4.5. Наследие Веблена и вызовы современного институционализма
Напомним одно весьма убедительное утверждение Ланглуа о том, что вклад институционализма в экономическую теорию берет свое начало с догадки Карла Менгера: экономическая теория занимается взаимодействиями в условиях ограничений, накладываемых редкостью, а институты служат инструментами, посредством которых индивиды пытаются создать, расширить и объединить возможности сотрудничества (см. [Langlois, 1989]). Современные институционалисты согласны с тем, что для сотрудничества нужны правила, и они заслуживают всяческих похвал за то, что неустанно указывают на недостатки характерного для так называемого мейнстрима подхода, вальрасовского в своих основаниях, согласно которому транзакции можно изучать, комфортно предположив существование исчерпывающе определенных контрактов, наличие совершенно информированных индивидов и отсутствие стимулов к мошенничеству. В частности, в последние 30 лет именно благодаря институционалистам многократные неудачи по воплощению в жизнь взятых из учебников схем достижения эффективности, полной занятости и экономического роста вновь подогрели интерес к природе и свойствам систем стимулов. На самом деле урок Менгера не шел далее обращенного к будущим поколениям призыва: изучить и понять динамику институтов для того, чтобы усвоить самую суть процесса эволюции экономической деятельности.
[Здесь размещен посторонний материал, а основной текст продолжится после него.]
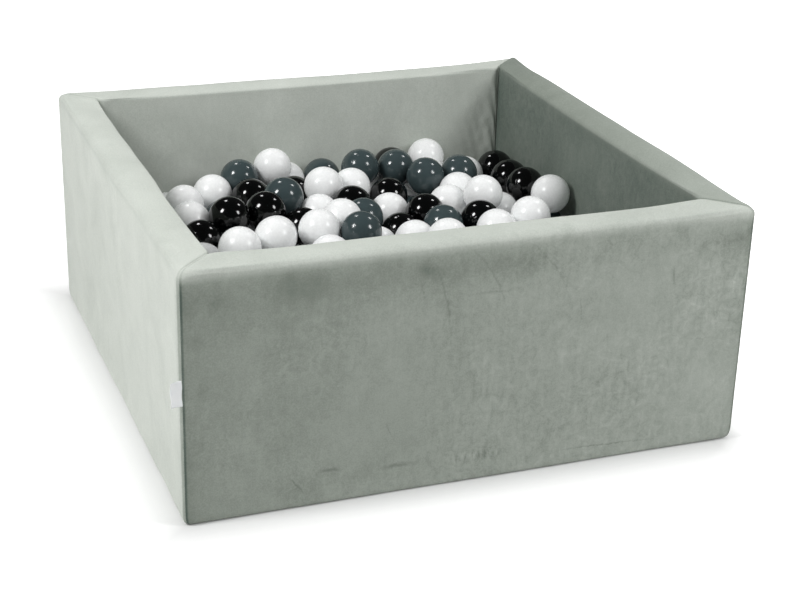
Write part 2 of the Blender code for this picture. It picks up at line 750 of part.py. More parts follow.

Такое исследование, однако, могло не иметь в виду ничего нормативного, так как Менгер полагал, что институты меняются посредством приобретения знаний, посредством усилий, предпринимаемыми человеком для прорыва сквозь завесу неопределенности. Разумеется, вы не можете иметь нормативной цели, если у вас нет цели вообще.
Пока же сегодняшние исследования институционального направления, несмотря на наличие ряда важных исключений (например, в лице Оливера Уильямсона), зачастую следуют прямо противоположным путем и занимаются прогнозированием, покушаясь даже на то, чтобы давать рекомендации в области регулирования экономической деятельности. Вместо того чтобы рассматривать эволюцию институтов как инструмент приобретения знания и использования возможностей, восторжествовала точка зрения, согласно которой движущей силой институциональных изменений являются изменения технологий. В частности, наиболее авторитетные сегодня институционалисты склонны принимать точку зрения Веблена на то, каким образом институты воздействуют на предпочтения индивидов, полагая, что институты определяют самое восприятие людьми окружающего мира и в конечном счете моральные стандарты и суждения. Кроме того, современные институционалисты добавляют к факторам, фигурировавшим в описании Веблена, технологические сдвиги, считая их тем главным, что определяет новые правила. Таким образом, для большей части институциональных исследований вызов состоял в необходимости спрогнозировать то, каким образом прогресс технологий и экономический рост воздействуют на предпочтения и поведение – через институциональный контекст, располагающийся где-то между этими двумя группами явлений. Неудивительно, что искушение считать институты инструментами, с помощью которых можно и моделировать поведение, и сохранить теоретическую добродетель, оказалось непреодолимым.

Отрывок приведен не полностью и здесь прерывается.